The figure above and the formulas have been discussed by Winkler et al., 2012.

## Main file

The links to the script are below. Either of these will work; choose according to your needs:

• platonic – This is the Octave script. Simply download it, change the first line to point to your correct Octave location, make it executable, and run it directly from the shell.

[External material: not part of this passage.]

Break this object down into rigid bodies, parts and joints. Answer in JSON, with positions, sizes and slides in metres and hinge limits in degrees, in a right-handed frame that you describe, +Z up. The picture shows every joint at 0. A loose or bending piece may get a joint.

Call it without arguments to obtain usage information.
• platonic.m – This is the same as above, but can be executed from within Octave or MATLAB. Type ‘help platonic’ to obtain usage information.

## Examples

To create an icosahedron with radius 100, recursively subdivided 7 times, if from the shell, use:

platonic ico7.obj ico sph 7 100


or, if from inside Octave/MATLAB, use:

platonic('ico7.obj','ico','sph',7,100);


The outputs from platonic are always in Wavefront (.obj) format. To use this icosahedron, e.g., with areal interpolation, it needs to be converted to FreeSurfer ascii format:

obj2srf ico7.obj > ico7.srf


The obj2srf command is available in the package for areal analysis, here.